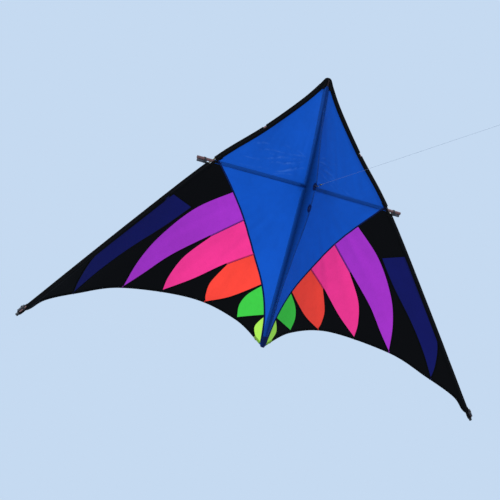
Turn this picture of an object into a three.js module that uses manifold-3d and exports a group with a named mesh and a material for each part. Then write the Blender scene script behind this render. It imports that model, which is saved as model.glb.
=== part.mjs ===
// Delta kite: a spine and two swept leading-edge spars held open by a cross spar, a sail of sewn
// panels with six coloured feathers on each wing, a keel with two tow eyelets, and the flying line.
//
// Millimetres. X runs to the right wing tip, Y away from the flyer, Z from the tail to the nose.
// Everything is first laid out from the point where the spine crosses the cross spar, and the whole
// kite is then shifted so that the origin is the centre of the tow eyelet.

import * as THREE from 'three';
import { mergeVertices } from 'three/addons/utils/BufferGeometryUtils.js';
import Module from 'manifold-3d';

// ---- driving dimensions ----------------------------------------------------------------------

const NOSE_Z = 451;
const TAIL_Z = -688;
const SPINE_BOW = 40;
const LEADING_EDGE_Y = 40;
const UPPER_BILLOW = 12;
const LOWER_BILLOW = 146;
const TIP_X = 1070;
const TIP_Z = -790;
const EDGE_CROWN = 17;

const ROD_R = 3;
const ROD_BACK = 5.5;
const FIT = 0.3;
const CLOTH = 0.8;
const SEAM = 0.6;
const INNER_X = 12.6;

const SPAR_INSET = 5.9;
const SLEEVE_WIDTH = 19;
const HEM_GAP = 1;
const SLEEVE_R = 5.9;
const SLEEVE_BORE_R = 4.9;
const POCKET_R = 5.7;
const POCKET_BORE_R = 4.6;

const HUB_HALF_WIDTH = 9;
const HUB_HEIGHT = 26;
const HUB_BACK = 13;
const ARM_START_X = 11;
const ARM_LENGTH = 34;
const ARM_R = 4.5;
const CROSS_SPAR_RISE = 0.099;
const CROSS_SPAR_END_X = 412.5;
const CONNECTOR_START_X = 406;
const CONNECTOR_END_X = 487;
const CONNECTOR_R = 6.5;
const CONNECTOR_GAP_ABOVE = 30;
const CONNECTOR_GAP_BELOW = 19;

const STOPPER_Z = 193;
const STOPPER_LENGTH = 22;
const TIP_TUBE_LENGTH = 44;
const TIP_CAP_LENGTH = 14;
const TIP_R = 6.6;

const KEEL_TOP_Z = 340;
const KEEL_BOTTOM_Z = -560;
const KEEL_DEPTH = 88;
const KEEL_CLOTH = 1.2;
const KEEL_STANDOFF = 4;
const EYELET_INSET = 12;
const TOW_Z = 2;
const SPARE_EYELET_DROP = 92;
const EYELET_BORE_R = 3;

const LINE_LEAN = THREE.MathUtils.degToRad(12);
const TOW_RING_R = 10.5;
const SNAP_LENGTH = 26;
const BARREL_LENGTH = 12;
const LINE_R = 0.3;
const LINE_LENGTH = 1440;
const END_LOOP_LENGTH = 60;

const GRID_ROWS_BELOW = 10;
const PRISM_REACH = 300;

// ---- materials -------------------------------------------------------------------------------

function material(color, roughness, metalness = 0) {
  return new THREE.MeshStandardMaterial({ color, roughness, metalness, side: THREE.DoubleSide });
}

const cloth = {
  blue: 0x0a4fc0, black: 0x08080c, navy: 0x0b1268, purple: 0xa12bd0,
  pink: 0xf0309a, orange: 0xff5238, green: 0x3fd060, lime: 0xa8f03c,
};
const fibreglass = () => material(0x8a6a48, 0.45);
const vinyl = () => material(0x8c6a60, 0.35);
const blackVinyl = () => material(0x101012, 0.4);
const brass = () => material(0xb89a4a, 0.35, 1);
const steel = () => material(0xb8bcc0, 0.3, 1);
const fabric = (name) => material(cloth[name], 0.6);

// ---- solids: joins and cuts ------------------------------------------------------------------

const wasm = await Module();
wasm.setup();

function withoutShading(geometry) {
  const bare = geometry.clone();
  bare.deleteAttribute('normal');
  bare.deleteAttribute('uv');
  return bare;
}

function toSolid(geometry) {
  const merged = mergeVertices(withoutShading(geometry), 1e-4);
  return new wasm.Manifold(new wasm.Mesh({
    numProp: 3,
    vertProperties: new Float32Array(merged.attributes.position.array),
    triVerts: new Uint32Array(merged.index.array),
  }));
}

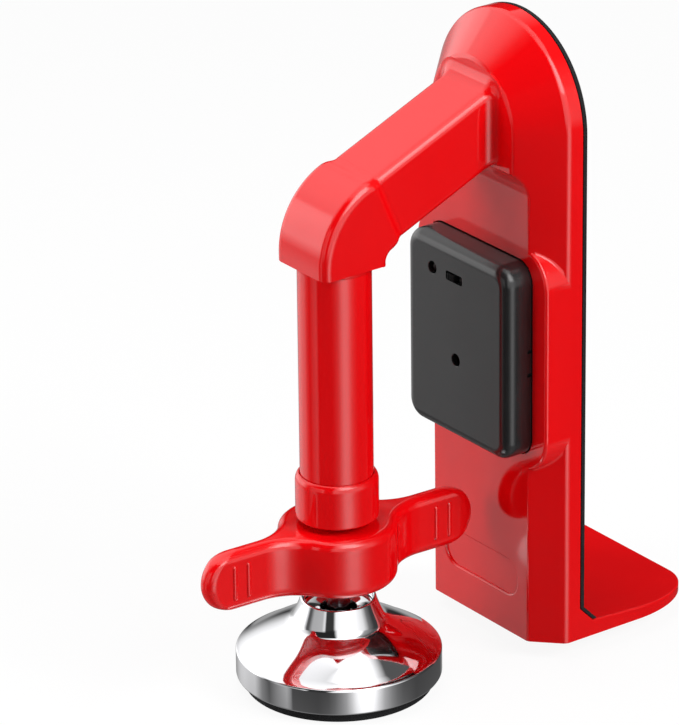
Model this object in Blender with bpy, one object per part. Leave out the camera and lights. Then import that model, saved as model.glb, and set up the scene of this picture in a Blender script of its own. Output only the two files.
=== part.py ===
"""Door stop alarm: a door plate with a foot under the door, an arm, a post and a screw-down foot.

Metres, +Z up, +X to the right of the plate seen from the room, +Y towards the door.
The working frame has y = 0 on the back of the red plate and z = 0 under it. One empty shifts it
so that the part's origin is under the middle of the whole object, on the floor.
"""
import math

import bmesh
import bpy
from mathutils import Matrix, Vector

for old in list(bpy.data.objects):
    bpy.data.objects.remove(old, do_unlink=True)

# General
GAP = 0.0003              # between pieces that touch
OVERRUN = 0.002           # how far a cutter runs past what it cuts
FACETS = 48               # around large round pieces
SMALL_FACETS = 24         # around small ones
CORNER_STEPS = 4          # facets on a rounded corner

# Door plate
PLATE_WIDTH = 0.0513
PLATE_HEIGHT = 0.1580
EDGE_BAND = 0.0041        # flat side of the plate behind the chamfer
EDGE_ROUND = 0.0008
FLAT_FRONT = 0.0109       # lower front face, from the back
CHAMFER_WIDTH = 0.00695   # on each side of the lower face
BOSS_FRONT = 0.0138       # upper front face, which carries the arm
BOSS_MARGIN = 0.0001      # how far it goes on below the arm
BLEND_RADIUS = 0.0077     # hollow curve from the lower face to the upper one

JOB
Return the entries above exactly as they appear.

REPLY
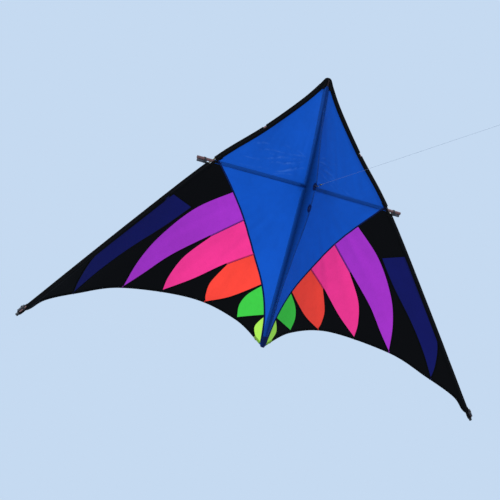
Turn this picture of an object into a three.js module that uses manifold-3d and exports a group with a named mesh and a material for each part. Then write the Blender scene script behind this render. It imports that model, which is saved as model.glb.
=== part.mjs ===
// Delta kite: a spine and two swept leading-edge spars held open by a cross spar, a sail of sewn
// panels with six coloured feathers on each wing, a keel with two tow eyelets, and the flying line.
//
// Millimetres. X runs to the right wing tip, Y away from the flyer, Z from the tail to the nose.
// Everything is first laid out from the point where the spine crosses the cross spar, and the whole
// kite is then shifted so that the origin is the centre of the tow eyelet.

import * as THREE from 'three';
import { mergeVertices } from 'three/addons/utils/BufferGeometryUtils.js';
import Module from 'manifold-3d';

// ---- driving dimensions ----------------------------------------------------------------------

const NOSE_Z = 451;
const TAIL_Z = -688;
const SPINE_BOW = 40;
const LEADING_EDGE_Y = 40;
const UPPER_BILLOW = 12;
const LOWER_BILLOW = 146;
const TIP_X = 1070;
const TIP_Z = -790;
const EDGE_CROWN = 17;

const ROD_R = 3;
const ROD_BACK = 5.5;
const FIT = 0.3;
const CLOTH = 0.8;
const SEAM = 0.6;
const INNER_X = 12.6;

const SPAR_INSET = 5.9;
const SLEEVE_WIDTH = 19;
const HEM_GAP = 1;
const SLEEVE_R = 5.9;
const SLEEVE_BORE_R = 4.9;
const POCKET_R = 5.7;
const POCKET_BORE_R = 4.6;

const HUB_HALF_WIDTH = 9;
const HUB_HEIGHT = 26;
const HUB_BACK = 13;
const ARM_START_X = 11;
const ARM_LENGTH = 34;
const ARM_R = 4.5;
const CROSS_SPAR_RISE = 0.099;
const CROSS_SPAR_END_X = 412.5;
const CONNECTOR_START_X = 406;
const CONNECTOR_END_X = 487;
const CONNECTOR_R = 6.5;
const CONNECTOR_GAP_ABOVE = 30;
const CONNECTOR_GAP_BELOW = 19;

const STOPPER_Z = 193;
const STOPPER_LENGTH = 22;
const TIP_TUBE_LENGTH = 44;
const TIP_CAP_LENGTH = 14;
const TIP_R = 6.6;

const KEEL_TOP_Z = 340;
const KEEL_BOTTOM_Z = -560;
const KEEL_DEPTH = 88;
const KEEL_CLOTH = 1.2;
const KEEL_STANDOFF = 4;
const EYELET_INSET = 12;
const TOW_Z = 2;
const SPARE_EYELET_DROP = 92;
const EYELET_BORE_R = 3;

const LINE_LEAN = THREE.MathUtils.degToRad(12);
const TOW_RING_R = 10.5;
const SNAP_LENGTH = 26;
const BARREL_LENGTH = 12;
const LINE_R = 0.3;
const LINE_LENGTH = 1440;
const END_LOOP_LENGTH = 60;

const GRID_ROWS_BELOW = 10;
const PRISM_REACH = 300;

// ---- materials -------------------------------------------------------------------------------

function material(color, roughness, metalness = 0) {
  return new THREE.MeshStandardMaterial({ color, roughness, metalness, side: THREE.DoubleSide });
}

const cloth = {
  blue: 0x0a4fc0, black: 0x08080c, navy: 0x0b1268, purple: 0xa12bd0,
  pink: 0xf0309a, orange: 0xff5238, green: 0x3fd060, lime: 0xa8f03c,
};
const fibreglass = () => material(0x8a6a48, 0.45);
const vinyl = () => material(0x8c6a60, 0.35);
const blackVinyl = () => material(0x101012, 0.4);
const brass = () => material(0xb89a4a, 0.35, 1);
const steel = () => material(0xb8bcc0, 0.3, 1);
const fabric = (name) => material(cloth[name], 0.6);

// ---- solids: joins and cuts ------------------------------------------------------------------

const wasm = await Module();
wasm.setup();

function withoutShading(geometry) {
  const bare = geometry.clone();
  bare.deleteAttribute('normal');
  bare.deleteAttribute('uv');
  return bare;
}

function toSolid(geometry) {
  const merged = mergeVertices(withoutShading(geometry), 1e-4);
  return new wasm.Manifold(new wasm.Mesh({
    numProp: 3,
    vertProperties: new Float32Array(merged.attributes.position.array),
    triVerts: new Uint32Array(merged.index.array),
  }));
}

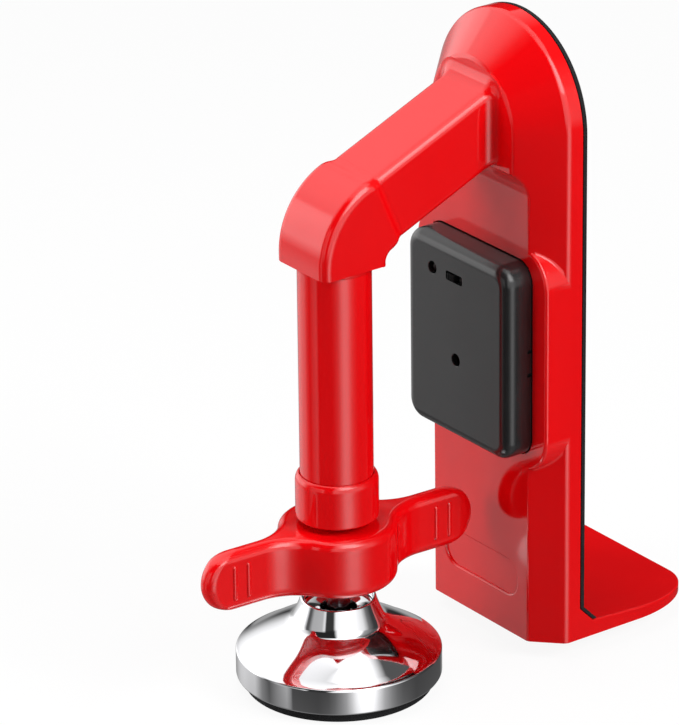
Model this object in Blender with bpy, one object per part. Leave out the camera and lights. Then import that model, saved as model.glb, and set up the scene of this picture in a Blender script of its own. Output only the two files.
=== part.py ===
"""Door stop alarm: a door plate with a foot under the door, an arm, a post and a screw-down foot.

Metres, +Z up, +X to the right of the plate seen from the room, +Y towards the door.
The working frame has y = 0 on the back of the red plate and z = 0 under it. One empty shifts it
so that the part's origin is under the middle of the whole object, on the floor.
"""
import math

import bmesh
import bpy
from mathutils import Matrix, Vector

for old in list(bpy.data.objects):
    bpy.data.objects.remove(old, do_unlink=True)

# General
GAP = 0.0003              # between pieces that touch
OVERRUN = 0.002           # how far a cutter runs past what it cuts
FACETS = 48               # around large round pieces
SMALL_FACETS = 24         # around small ones
CORNER_STEPS = 4          # facets on a rounded corner

# Door plate
PLATE_WIDTH = 0.0513
PLATE_HEIGHT = 0.1580
EDGE_BAND = 0.0041        # flat side of the plate behind the chamfer
EDGE_ROUND = 0.0008
FLAT_FRONT = 0.0109       # lower front face, from the back
CHAMFER_WIDTH = 0.00695   # on each side of the lower face
BOSS_FRONT = 0.0138       # upper front face, which carries the arm
BOSS_MARGIN = 0.0001      # how far it goes on below the arm
BLEND_RADIUS = 0.0077     # hollow curve from the lower face to the upper one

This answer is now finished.